According to the Foundation for Young Australians, 63 per cent of students feel that they do not have enough information about post-school options. A 2018 survey for Youth Sense found that 49 per cent of students believed that they had a good understanding of the university pathway but only 16 per cent had a similar knowledge of other pathways such as vocational education, apprenticeships and traineeships.

Students generally find the information made available to them a confusing maze. They prefer to know about the range of industry opportunities rather than just be recommended a university or TAFE course. They also crave detail: how do I apply for a job, how do I prepare a resume, how can I perform better at interviews, how can I identify and evidence my skills development?

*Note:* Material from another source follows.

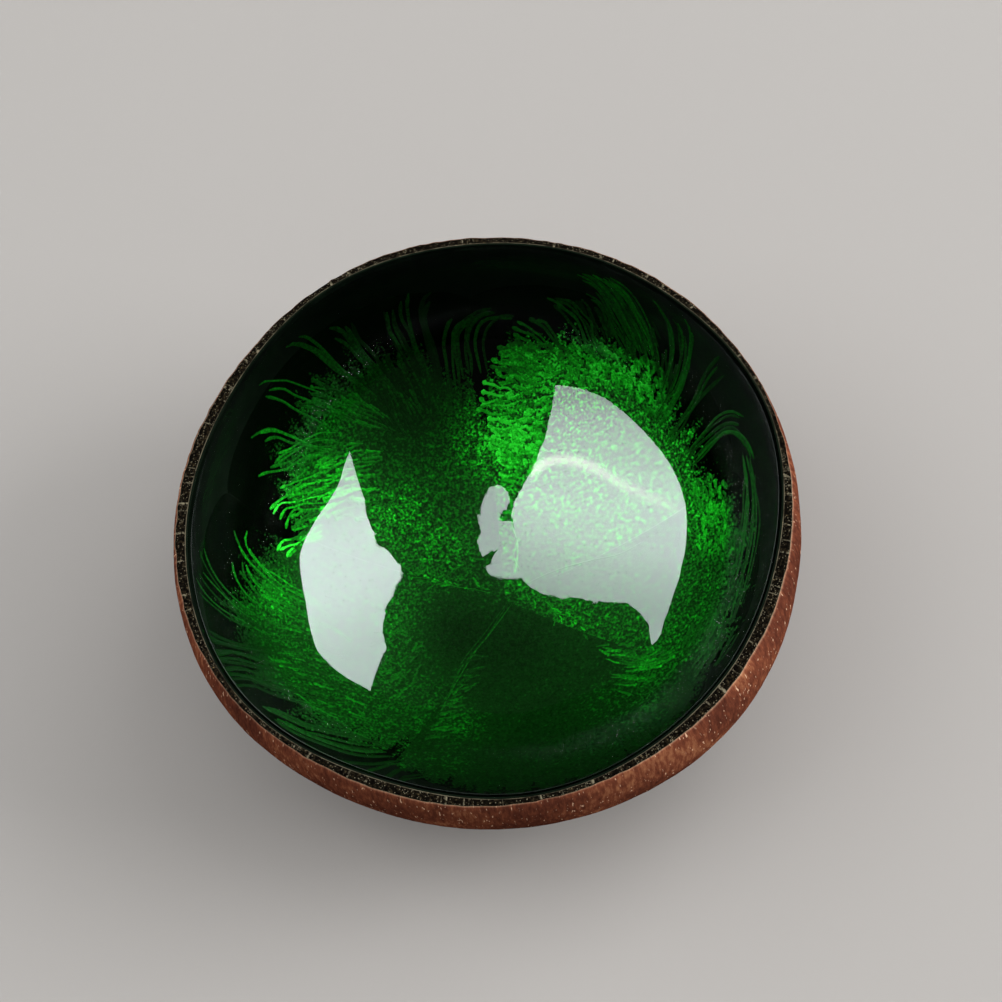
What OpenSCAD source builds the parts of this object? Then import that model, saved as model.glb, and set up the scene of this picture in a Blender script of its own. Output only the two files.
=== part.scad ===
// Lacquered bowl made from half a coconut shell.
// The shell is sawn across, sanded flat underneath and on the rim, and left bare outside.
// Inside it carries a black ground lacquer, five petals of green pearl pigment and a clear lacquer.
// The origin is the middle of the flat underside, with +Z up.

/* [Bowl] */
// Radius of the rim's outer edge
rim_r = 65; // [55:1:75]
// Height from the flat underside to the rim
bowl_h = 58; // [50:1:66]
// How far below the rim the outside is widest
belly_drop = 10.5; // [7:0.5:14]
// Radius of the flat that is sanded underneath, which the bowl stands on
foot_r = 19; // [14:1:24]

/* [Shell wall] */
// Thickness of the shell at its sanded rim
rim_wall = 1.9; // [1.8:0.1:2.6]
// How far below the rim the hollow is widest
hollow_drop = 8; // [5:0.5:9]
// Thickness of the shell over the flat underside
floor_wall = 3.2; // [2.4:0.2:5]
// Width of the worn outer edge of the rim
rim_ease = 0.5; // [0.2:0.1:0.8]

/* [Lacquer] */
// Thickness of the black ground lacquer
ground_t = 0.4; // [0.35:0.05:0.6]
// Thickness of the pigment in the body of a petal
pigment_t = 0.15; // [0.1:0.05:0.3]
// Thickness of the clear lacquer on top
clear_t = 0.6; // [0.4:0.05:1]

/* [Petals] */
// Seams between the petals, as shares of a turn from +X
seam_shares = [0.023, 0.232, 0.433, 0.646, 0.892]; // [0:0.001:1]
// How far each seam runs from the floor's middle to the mouth, as shares
seam_reach_shares = [0.62, 0.72, 0.74, 0.52, 0.54]; // [0.4:0.02:0.8]
// How far each petal's crown reaches the same way, as shares
crown_reach_shares = [0.78, 0.84, 0.78, 0.60, 0.66]; // [0.5:0.02:0.86]
// How far the pigment's fingers run out past the petal, as a share
finger_share = 0.05; // [0.02:0.01:0.06]
// Width of the band where a petal thins out to nothing, as a share
feather_share = 0.05; // [0.03:0.01:0.08]

/* [Fineness] */
// Columns round the bowl
columns = 90; // [72:6:96]
// Rows up the outside of the shell
outer_rows = 10; // [8:1:12]
// Rows up the hollow
hollow_rows = 11; // [10:1:13]
// Rows of the hollow that lie within a petal
petal_rows = 7; // [5:1:8]
// Columns from one finger of pigment to the next
finger_columns = 3; // [3:1:4]

/* [Hidden] */

// The nut isn't round. Each row is a natural wave: waves in a turn, height as a share of the
// radius, and the turn in degrees where a crest lies.
// Three low ridges run down the nut where its three carpels met, on a slightly oval section.
body_wave_shares = [[1, 0.006, 340], [2, 0.004, 165], [3, 0.015, 76]];
// The rim's outer edge wanders by hand sanding.
rim_wave_shares = [[3, 0.0045, 70], [4, 0.0045, 10], [5, 0.002, 40], [7, 0.002, 0]];
// The hollow's mouth was scraped by hand, so the rim is two to three times wider at some places.
mouth_wave_shares = [[1, 0.003, 0], [2, 0.0065, 56], [3, 0.003, 76], [4, 0.0105, 14], [5, 0.003, 58],
    [7, 0.004, 8]];

mouth_r = rim_r - rim_wall;
belly_z = bowl_h - belly_drop;
hollow_z = bowl_h - hollow_drop;
seam_columns = [for (s = seam_shares) round(s * columns)];
petal_count = len(seam_columns);

// Sum of a table of waves at one azimuth.
function ripple(waves, az) = [for (w = waves) w[1]] * [for (w = waves) cos(w[0] * (az - w[2]))];

// A point of a meridian, [radius, height], carried round to an azimuth and out by the waves.
// Those of the edge grow with height, and those of the body fade towards the floor and the rim.
function carried(p, az, edge_waves) =
    let (up = p.y / bowl_h,
        swell = up * ripple(edge_waves, az) + 4 * up * (1 - up) * ripple(body_wave_shares, az),
        r = p.x * (1 + swell))
    [r * cos(az), r * sin(az), p.y];

function azimuth(column) = 360 * column / columns;
function ring(p, edge_waves) = [for (c = [0:columns - 1]) carried(p, azimuth(c), edge_waves)];

// The outside is an oval that passes through the edge of the foot and the edge of the rim.
// Both points give one equation in the inverse squares of its half width and half height.
oval_det = pow(rim_r * belly_z, 2) - pow(foot_r * belly_drop, 2);
belly_r = sqrt(oval_det / (pow(belly_z, 2) - pow(belly_drop, 2)));
belly_h = sqrt(oval_det / (pow(rim_r, 2) - pow(foot_r, 2)));
foot_angle = asin(belly_z / belly_h);
brow_angle = asin((belly_drop - rim_ease) / belly_h);

function outer_point(row) =
    let (a = -foot_angle + (foot_angle + brow_angle) * row / (outer_rows - 1))
    [belly_r * cos(a), belly_z + belly_h * sin(a)];

// The hollow under a depth of coats is an oval through the floor's middle and the mouth's edge.
// The share is 0 at the floor's middle and 1 at the mouth.
function hollow_point(share, depth) =
    let (half_h = hollow_z - floor_wall - depth,
        mouth_angle = asin(hollow_drop / half_h),
        half_w = (mouth_r - depth) / cos(mouth_angle),
        a = -90 + (90 + mouth_angle) * share)
    [half_w * cos(a), hollow_z + half_h * sin(a)];

function hollow_at(share, column, depth) =
    carried(hollow_point(share, depth), azimuth(column), mouth_wave_shares);

function plain_rings(depth) =
    [for (row = [1:hollow_rows]) [for (c = [0:columns - 1]) hollow_at(row / hollow_rows, c, depth)]];

// The petals' own rows: they follow the petals' edges, and reach the mouth beyond them.
function next_seam(k) = k < petal_count - 1 ? seam_columns[k + 1] : seam_columns[0] + columns;
function unwrapped(column) = column < seam_columns[0] ? column + columns : column;
function petal_at(column) =
    max([for (k = [0:petal_count - 1]) if (unwrapped(column) >= seam_columns[k]) k]);

// Shares at which a petal's body ends at one column, and at which its fingers do.
function petal_edge(column) =
    let (k = petal_at(column),
        across = (unwrapped(column) - seam_columns[k]) / (next_seam(k) - seam_columns[k]),
        start = seam_reach_shares[k],
        end = seam_reach_shares[(k + 1) % petal_count],
        flank = start + (end - start) * across,
        crown = crown_reach_shares[k] - (start + end) / 2,
        body = flank + crown * sqrt(sin(180 * across)),
        finger = finger_share * max(0, cos(360 * column / finger_columns)) * sin(180 * across))
    [body, body + finger];

function petal_row_share(row, column) =
    let (edge = petal_edge(column), body = edge[0], tip = edge[1])
    row < petal_rows ? (body - feather_share) * row / (petal_rows - 1)
    : tip + (1 - tip) * (row - petal_rows) / (hollow_rows - petal_rows);

function film(row) = row < petal_rows ? pigment_t : 0;
function under_petal(row, column) = hollow_at(petal_row_share(row, column), column, ground_t);
function over_petal(row, column) =
    hollow_at(petal_row_share(row, column), column, ground_t + film(row));

under_rings = [for (row = [1:hollow_rows]) [for (c = [0:columns - 1]) under_petal(row, c)]];
over_rings = [for (row = [1:hollow_rows]) [for (c = [0:columns - 1]) over_petal(row, c)]];

function joined(lists) = [for (l = lists) each l];
function reversed(list) = [for (k = [len(list) - 1:-1:0]) list[k]];

// Closed solid from one middle point, out through rings that climb, in through rings that sink,
// and to another middle point. The sides of each cell are split the same way up and down, so that
// two coats that share a surface also share its facets.
module lofted(first, climbing, sinking, last) {
    rings = concat(climbing, sinking);
    n = columns;
    end = 1 + n * len(rings);
    first_fan = [for (c = [0:n - 1]) [0, 1 + c, 1 + (c + 1) % n]];
    bands = [for (r = [0:len(rings) - 2], c = [0:n - 1])
        let (a = 1 + r * n + c, b = a + n, d = 1 + r * n + (c + 1) % n, e = d + n)
        each r < len(climbing) - 1 ? [[a, b, e], [a, e, d]] : [[a, b, d], [b, e, d]]];
    last_fan = [for (c = [0:n - 1]) [end, end - n + (c + 1) % n, end - n + c]];
    polyhedron(points = concat([first], joined(rings), [last]),
        faces = concat(first_fan, bands, last_fan));
}

// Half a coconut shell. The rim face is flat, and its outer edge is worn.
module shell() {
    outer_rings = [for (row = [0:outer_rows - 1]) ring(outer_point(row), rim_wave_shares)];
    rim_edge = ring([rim_r - rim_ease, bowl_h], rim_wave_shares);
    color("#6b3c2b")
        lofted([0, 0, 0],
            concat(outer_rings, [rim_edge]), reversed(plain_rings(0)),
            [0, 0, floor_wall]);
}

// Black lacquer that seals the scraped hollow.
module ground_lacquer() {
    color("#0c0d0c")
        lofted([0, 0, floor_wall],
            plain_rings(0), reversed(under_rings),
            [0, 0, floor_wall + ground_t]);
}

// One petal of pearl pigment. It lies on the ground lacquer, meets its neighbours at the seams,
// and thins out to nothing along its fingered edge, where its two faces share their points.
module petal(k, tint) {
    first_column = seam_columns[k];
    m = next_seam(k) - first_column + 1;
    last = m - 1;
    under = [for (row = [1:petal_rows], j = [0:last]) under_petal(row, first_column + j)];
    over = [for (row = [1:petal_rows - 1], j = [0:last]) over_petal(row, first_column + j)];
    function low(row, j) = row == 0 ? 0 : 2 + (row - 1) * m + j;
    function high(row, j) =
        row == 0 ? 1 : row == petal_rows ? low(row, j) : 2 + (petal_rows + row - 1) * m + j;
    // Drops a repeated corner, so that a side that closes to a point is left with three.
    function corners(f) = [for (i = [0:len(f) - 1]) if (f[i] != f[(i + 1) % len(f)]) f[i]];
    function halved(f) = len(f) < 4 ? [f] : [[f[0], f[1], f[2]], [f[0], f[2], f[3]]];
    sheets = [for (row = [0:petal_rows - 1], j = [0:last - 1])
        each [
            [low(row, j), low(row + 1, j), low(row + 1, j + 1), low(row, j + 1)],
            [high(row, j), high(row, j + 1), high(row + 1, j + 1), high(row + 1, j)]
        ]];
    sides = [for (row = [0:petal_rows - 1])
        each [
            [low(row + 1, 0), low(row, 0), high(row, 0), high(row + 1, 0)],
            [low(row, last), low(row + 1, last), high(row + 1, last), high(row, last)]
        ]];
    middle = floor_wall + ground_t;
    color(tint)
        polyhedron(points = concat([[0, 0, middle], [0, 0, middle + pigment_t]], under, over),
            faces = [for (f = concat(sheets, sides)) each halved(corners(f))]);
}

// Petals by compass, with +Y as north. Those that face the light are the brighter ones.
module petal_north_east() {
    petal(0, "#12a326");
}
module petal_north_west() {
    petal(1, "#0b5a16");
}
module petal_south_west() {
    petal(2, "#0d6f1a");
}
module petal_south() {
    petal(3, "#0a4512");
}
module petal_east() {
    petal(4, "#0f8a20");
}

// Clear lacquer, cast over the pigment and polished by its own flow.
module clear_lacquer() {
    middle = floor_wall + ground_t + pigment_t;
    color("#dfe8df", 0.25)
        lofted([0, 0, middle],
            over_rings, reversed(plain_rings(ground_t + pigment_t + clear_t)),
            [0, 0, middle + clear_t]);
}

shell();
ground_lacquer();
petal_north_east();
petal_north_west();
petal_south_west();
petal_south();
petal_east();
clear_lacquer();
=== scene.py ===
# %% [markdown]
# # A lacquered coconut shell bowl
# The bowl is half a coconut shell: bare, sanded and brown outside, sealed with black lacquer inside.
# On the black lie five pools of green pearl pigment that ran out into fine strands, and a thick
# clear lacquer lies over all of it. The solids of the CAD model give every size and place. Here each
# coat gets a finer mesh in the same place, and a material that is worked out from the real one.

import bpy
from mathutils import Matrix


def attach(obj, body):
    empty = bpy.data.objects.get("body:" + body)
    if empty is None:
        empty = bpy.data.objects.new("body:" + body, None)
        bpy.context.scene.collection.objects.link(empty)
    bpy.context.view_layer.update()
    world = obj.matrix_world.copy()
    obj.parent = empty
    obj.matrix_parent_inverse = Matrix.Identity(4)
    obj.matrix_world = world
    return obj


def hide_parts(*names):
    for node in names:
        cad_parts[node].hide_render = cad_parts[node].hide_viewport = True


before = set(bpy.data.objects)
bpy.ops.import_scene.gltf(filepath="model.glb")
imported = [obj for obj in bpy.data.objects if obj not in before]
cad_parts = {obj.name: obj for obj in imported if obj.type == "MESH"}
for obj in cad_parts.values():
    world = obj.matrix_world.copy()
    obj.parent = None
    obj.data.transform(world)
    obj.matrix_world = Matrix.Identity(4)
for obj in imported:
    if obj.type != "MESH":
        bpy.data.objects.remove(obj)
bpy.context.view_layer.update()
print("CAD nodes:", sorted(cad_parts))

# %% [markdown]
# ## Sizes
# Blender works in metres, and a bowl is thought of in millimetres, so one unit is named first.
# The sizes repeat the driving sizes of the CAD model, because a piece that replaces a solid has to
# lie where the solid lies.

# %% Name the sizes
import math
import bpy
import numpy as np
from mathutils import Matrix, Vector, noise
from mathutils.kdtree import KDTree

MM = 0.001
RIM_R, BOWL_H, BELLY_DROP, FOOT_R = 65 * MM, 58 * MM, 10.5 * MM, 19 * MM
RIM_WALL, HOLLOW_DROP, FLOOR_WALL, RIM_EASE = 1.9 * MM, 8 * MM, 3.2 * MM, 0.5 * MM
GROUND_T, PIGMENT_T, CLEAR_T = 0.4 * MM, 0.15 * MM, 0.6 * MM
COATS_T = GROUND_T + PIGMENT_T + CLEAR_T
SUNK = 0.02 * MM  # how far a coat is keyed into the one below it
MOUTH_R, BELLY_Z, HOLLOW_Z = RIM_R - RIM_WALL, BOWL_H - BELLY_DROP, BOWL_H - HOLLOW_DROP
HOLLOW_MIDDLE = np.array([0, 0, HOLLOW_Z])
print("rim", RIM_R / MM, "mm radius, height", BOWL_H / MM, "mm")

# %% [markdown]
# ## The nut isn't round
# A turned bowl would be a plain spin. A coconut has three low ridges where its carpels met, and its
# rim and hollow were worked by hand. A short sum of cosine waves round the bowl gives that. Each row
# is waves in a turn, height as a share of the radius, and the turn in degrees of a crest.

# %% Waves round the bowl
BODY_WAVES = [(1, 0.006, 340), (2, 0.004, 165), (3, 0.015, 76)]
RIM_WAVES = [(3, 0.0045, 70), (4, 0.0045, 10), (5, 0.002, 40), (7, 0.002, 0)]
MOUTH_WAVES = [(1, 0.003, 0), (2, 0.0065, 56), (3, 0.003, 76), (4, 0.0105, 14), (5, 0.003, 58),
               (7, 0.004, 8)]


def ripple(waves, turn):
    return sum(height * np.cos(n * (turn - math.radians(crest))) for n, height, crest in waves)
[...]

We need career professionals, with certificated qualifications, to provide young people with advice and mentoring. Whilst some schools may have the resources and commitment to do this within the classroom, it may be better to deliver higher quality individualised support to students through a network of careers advisors located outside the school. Sometimes advisers might visit schools; sometimes students may prefer to visit them.

Figure 8:
Proposed career ecosystem

Such a network would have a number of advantages. Many students prefer the idea of talking in confidence to a trusted advisor outside the school who will not start a career discussion with the same preconceptions of their interests and abilities as their teachers. Such networks may also have far more capacity to engage local employers in delivering real-world experience and identifying the diversity of occupational opportunities available.

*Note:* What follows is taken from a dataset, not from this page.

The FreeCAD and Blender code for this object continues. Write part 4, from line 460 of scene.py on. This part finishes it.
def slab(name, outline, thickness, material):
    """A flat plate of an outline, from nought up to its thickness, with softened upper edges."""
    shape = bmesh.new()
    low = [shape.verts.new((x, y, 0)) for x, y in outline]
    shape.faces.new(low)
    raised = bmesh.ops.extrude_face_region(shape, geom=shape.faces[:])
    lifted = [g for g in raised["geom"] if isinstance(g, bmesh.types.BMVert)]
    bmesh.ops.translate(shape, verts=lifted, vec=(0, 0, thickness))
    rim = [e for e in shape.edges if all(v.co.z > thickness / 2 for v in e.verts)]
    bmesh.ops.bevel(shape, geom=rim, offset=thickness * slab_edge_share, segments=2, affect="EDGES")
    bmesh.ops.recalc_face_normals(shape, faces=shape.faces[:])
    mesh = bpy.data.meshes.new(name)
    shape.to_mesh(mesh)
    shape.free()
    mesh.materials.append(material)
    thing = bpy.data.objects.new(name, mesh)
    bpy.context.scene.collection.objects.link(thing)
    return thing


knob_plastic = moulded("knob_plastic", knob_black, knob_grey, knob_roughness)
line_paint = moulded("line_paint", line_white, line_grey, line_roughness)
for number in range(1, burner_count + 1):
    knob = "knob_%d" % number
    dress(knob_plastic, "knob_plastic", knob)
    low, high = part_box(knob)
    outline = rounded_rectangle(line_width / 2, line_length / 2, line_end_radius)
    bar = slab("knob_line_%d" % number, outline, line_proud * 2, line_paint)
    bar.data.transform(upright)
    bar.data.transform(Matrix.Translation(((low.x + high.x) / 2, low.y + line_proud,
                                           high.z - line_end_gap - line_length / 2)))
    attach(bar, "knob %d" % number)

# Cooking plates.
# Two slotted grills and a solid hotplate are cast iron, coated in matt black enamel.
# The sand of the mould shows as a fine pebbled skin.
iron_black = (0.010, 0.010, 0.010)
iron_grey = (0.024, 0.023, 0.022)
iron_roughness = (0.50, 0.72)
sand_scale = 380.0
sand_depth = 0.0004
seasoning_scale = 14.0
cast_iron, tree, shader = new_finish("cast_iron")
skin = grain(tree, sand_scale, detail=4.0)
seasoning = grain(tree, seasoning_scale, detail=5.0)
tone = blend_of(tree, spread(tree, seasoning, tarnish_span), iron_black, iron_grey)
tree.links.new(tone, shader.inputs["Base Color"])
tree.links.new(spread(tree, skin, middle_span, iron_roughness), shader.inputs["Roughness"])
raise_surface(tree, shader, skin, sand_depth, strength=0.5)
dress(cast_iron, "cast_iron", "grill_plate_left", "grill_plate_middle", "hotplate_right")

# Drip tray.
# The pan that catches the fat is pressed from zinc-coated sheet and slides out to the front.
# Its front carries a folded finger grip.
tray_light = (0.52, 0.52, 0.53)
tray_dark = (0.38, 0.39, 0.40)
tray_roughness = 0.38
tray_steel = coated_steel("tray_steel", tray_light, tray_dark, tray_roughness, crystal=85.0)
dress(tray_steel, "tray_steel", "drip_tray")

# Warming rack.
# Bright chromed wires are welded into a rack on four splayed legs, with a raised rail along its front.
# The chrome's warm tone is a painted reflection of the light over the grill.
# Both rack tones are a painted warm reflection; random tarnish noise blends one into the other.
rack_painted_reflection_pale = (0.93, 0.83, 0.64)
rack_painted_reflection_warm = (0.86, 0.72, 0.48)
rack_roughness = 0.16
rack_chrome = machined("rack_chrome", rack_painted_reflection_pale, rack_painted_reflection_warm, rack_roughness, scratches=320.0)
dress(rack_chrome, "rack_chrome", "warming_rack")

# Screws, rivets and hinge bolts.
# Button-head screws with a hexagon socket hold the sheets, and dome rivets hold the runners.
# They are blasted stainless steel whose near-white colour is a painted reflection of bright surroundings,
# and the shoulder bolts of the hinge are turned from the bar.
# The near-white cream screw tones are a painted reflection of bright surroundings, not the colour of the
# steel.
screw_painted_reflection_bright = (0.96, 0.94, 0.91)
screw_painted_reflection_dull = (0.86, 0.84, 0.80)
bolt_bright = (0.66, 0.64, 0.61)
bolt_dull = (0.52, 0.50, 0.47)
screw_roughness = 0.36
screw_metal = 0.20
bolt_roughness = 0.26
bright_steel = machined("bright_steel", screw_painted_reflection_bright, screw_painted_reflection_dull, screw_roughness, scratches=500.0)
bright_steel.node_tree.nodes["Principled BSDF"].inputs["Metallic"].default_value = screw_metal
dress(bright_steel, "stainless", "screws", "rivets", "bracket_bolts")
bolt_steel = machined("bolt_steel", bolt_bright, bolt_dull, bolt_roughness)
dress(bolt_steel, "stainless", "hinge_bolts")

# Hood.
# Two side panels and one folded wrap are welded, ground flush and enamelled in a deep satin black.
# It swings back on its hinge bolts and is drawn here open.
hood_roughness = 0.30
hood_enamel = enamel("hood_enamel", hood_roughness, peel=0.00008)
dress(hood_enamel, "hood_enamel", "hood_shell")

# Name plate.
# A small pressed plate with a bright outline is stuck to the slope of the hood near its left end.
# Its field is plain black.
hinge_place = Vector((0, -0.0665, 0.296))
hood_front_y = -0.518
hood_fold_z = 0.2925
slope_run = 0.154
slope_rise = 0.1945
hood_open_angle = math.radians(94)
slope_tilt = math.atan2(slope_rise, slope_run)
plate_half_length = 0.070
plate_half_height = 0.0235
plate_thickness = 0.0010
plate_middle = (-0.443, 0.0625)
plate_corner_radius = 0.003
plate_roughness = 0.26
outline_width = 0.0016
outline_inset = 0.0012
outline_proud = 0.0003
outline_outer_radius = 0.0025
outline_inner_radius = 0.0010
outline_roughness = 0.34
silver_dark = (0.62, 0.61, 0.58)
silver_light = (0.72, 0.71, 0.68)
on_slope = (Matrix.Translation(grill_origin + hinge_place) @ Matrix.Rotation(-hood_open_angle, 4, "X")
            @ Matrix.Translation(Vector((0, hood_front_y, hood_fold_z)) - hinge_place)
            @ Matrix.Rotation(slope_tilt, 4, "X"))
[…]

This advisor network could usefully be supported by the newly established National Careers Institute. Hopefully, the Institute will develop a free and comprehensive digital platform for the dissemination of authoritative career information. But advisors will still be needed to help students, teachers and parents to navigate the site’s complexities. Simply having the Commonwealth government provide a new careers website is unlikely to meet student requirements: indeed, student who are less digitally-savvy are likely to find themselves further disadvantaged.

The most exciting prospect is to create a network of career advisers able to support people as they progress through a lifetime of learning. Some teachers have told me that there is a value in starting to talk about the world of work to students even in primary school. More intensive guidance, coaching and mentoring could then be provided throughout senior secondary school. The focus should be on helping students to identify transferable employability attributes for the future - such as complex problem solving, collaboration, effective communication and creativity – rather than just providing them with advice on the technical knowledge required of a particular trade or profession today.

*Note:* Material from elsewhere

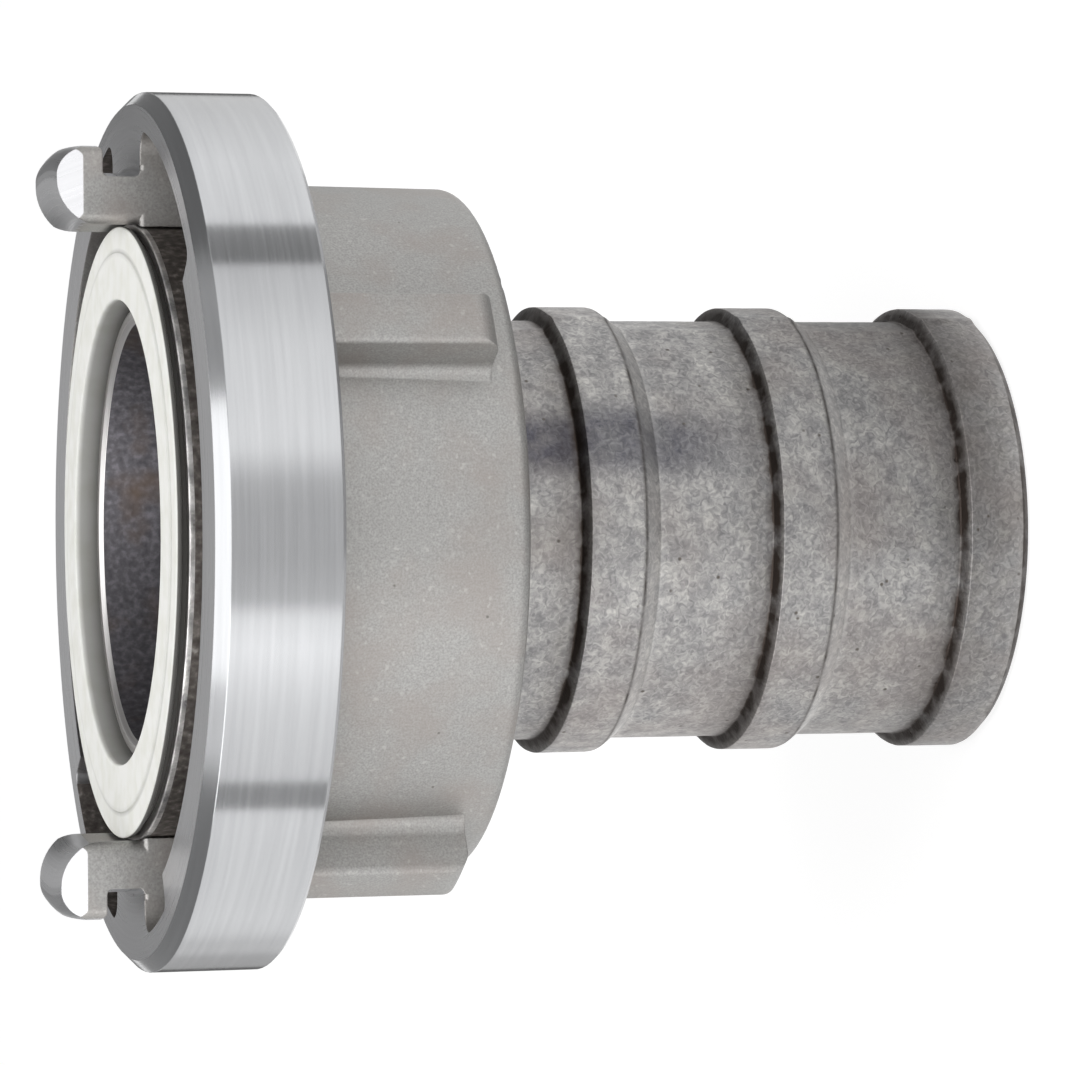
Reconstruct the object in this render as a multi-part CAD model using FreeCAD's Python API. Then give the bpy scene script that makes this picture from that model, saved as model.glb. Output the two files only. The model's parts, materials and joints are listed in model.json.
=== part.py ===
import FreeCAD, Part
import math
import os

# One half of a symmetrical quarter turn fire hose coupling, in millimetres.
# The half stands on the hose end of its tail, with its claws up: the water
# axis is Z, z = 0 is the tail's end, one claw points to +X and one to -X.
# Its four pieces are the claw ring, the hose tail that the ring swivels on,
# the spring wire ring that holds the two together and the rubber face seal.

# Clearances, and how far a cut runs past the face that it opens
swivel_gap = 0.3
hook_gap = 0.05
wire_seat_gap = 0.1
wire_side_gap = 0.15
seal_gap = 0.1
overshoot = 1.0

# The standard size, and the walls that stand round it in the claw ring
claw_spacing = 89.0
claw_room = 8.5
lip_depth = 5.0
rim_wall = 5.0
hub_wall = 5.5

# Flanged ring of the claw ring
flange_height = 125.6
channel_clearance = 1.9
web_thickness = 3.9
lip_thickness = 5.0
lip_ramp_rise = 0.5
ring_front_bevel = 1.8
ring_rear_bevel = 0.5

# Claws
claw_half_width = 10.5
claw_nose_half_width = 9.0
claw_reach = 11.6
claw_side_bevel = 3.5
claw_neck_thickness = 6.9
claw_hook_depth = 4.0
claw_hook_round = 0.8
claw_root_round = 3.0
claw_root_edge_round = 0.6
nose_inset = 4.8
nose_outer_round = 3.6
nose_inner_round = 6.4
claw_corner = 1.7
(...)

As students enter the tertiary sector and/or find jobs and build careers, they may need to be further supported at intervals throughout their adulthood. Some jobs will disappear, new ones will emerge and the skill sets of many occupations will alter profoundly.

Increasingly, competencies will be gained outside of the Australian Qualifications Framework, through an increasing diversity of employer-based microcredentials, captured as digital badges. Professional development is likely to be transformed. Career advisors will have a crucial role to play.

If we are to take seriously the prospect of learning for life, then that bold ambition needs to be accompanied by the provision of a comprehensive and universal career service for life. Through such interventions, governments could significantly improve labour market mobility and provide the emerging skills upon which Australia’s future economic prosperity will depend.

But, even if we embrace the public purpose of lifetime career development, at its centre sit young people. The can feel overwhelmed as they face the stress and challenge of ‘deciding’ their future. They need and deserve professional help as they start their journey. It is time to declare, no if or buts, that all high school students (and their anxious parents) have a right to receive professional career guidance at school.